Salvadoran woman wanted for gang slayings deported

DALLAS (AP) - Federal authorities in Dallas have deported 25-year-old woman to her native El Salvador, where faces charges alleging that she participated in gang-related slayings there, federal officials said.

Immigration and Customs Enforcement officials flew Margarita Del Carmen Orellana Rivas to El Salvador this week. She was wanted there on suspicion of aggravated murder charges and had warrants accusing her of solicitation or conspiracy in other slayings, according to an ICE statement.

Agency officials described Orellana Rivas as an associate of the violent Salvadoran street gang MS-13.

"By removing criminal aliens to their countries of origin, ICE also removes the threat they pose to public safety in local U.S. Communities," said Simona L. Flores, field office director of the ICE Enforcement and Removal Operations in Dallas.

"At the same time, these removals ensure that aliens who commit crimes abroad do not use the United States as a safe haven from justice in their home countries," Flores said.
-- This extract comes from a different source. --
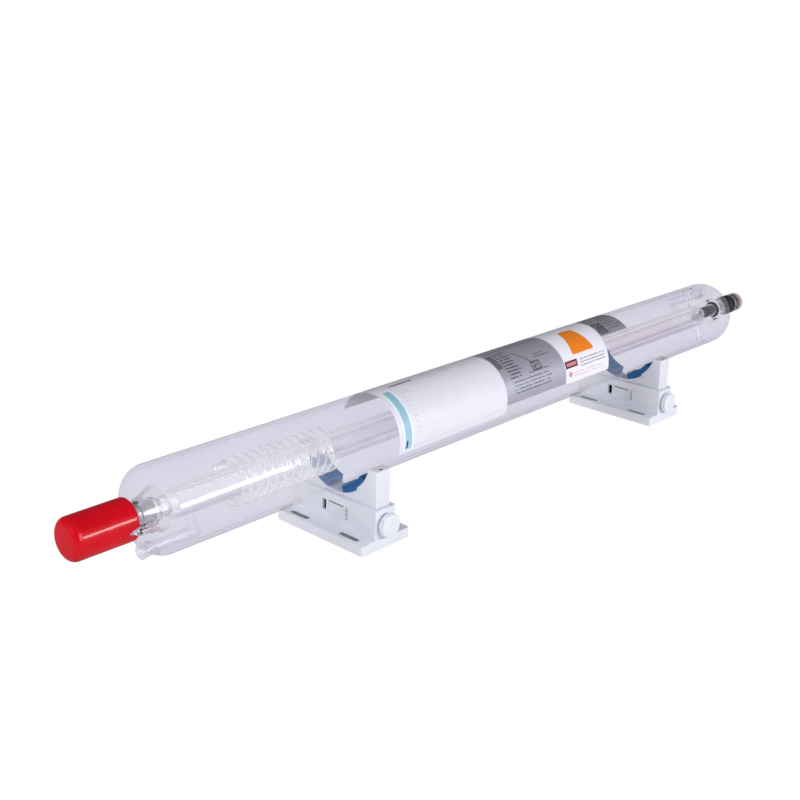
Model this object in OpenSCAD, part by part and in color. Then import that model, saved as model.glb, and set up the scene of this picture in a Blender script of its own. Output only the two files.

Orellana Rivas was detained shortly after entering Texas on Aug. 15 at Hidalgo from Mexico, where U.S. Border Patrol agents determined she was a gang member with an outstanding warrant.

She helped MS-13 members with the deaths of at least three people, including a woman who was lured with her baby to a meeting, then was beaten and strangled to death after serving as a witness in a case against fellow gang members, according to the ICE statement. Her baby was not harmed, the ICE statement said.

On Oct. 21, a federal immigration judge in Dallas ordered Rivas' deportation, and Orellana Rivas waived her right to appeal the decision.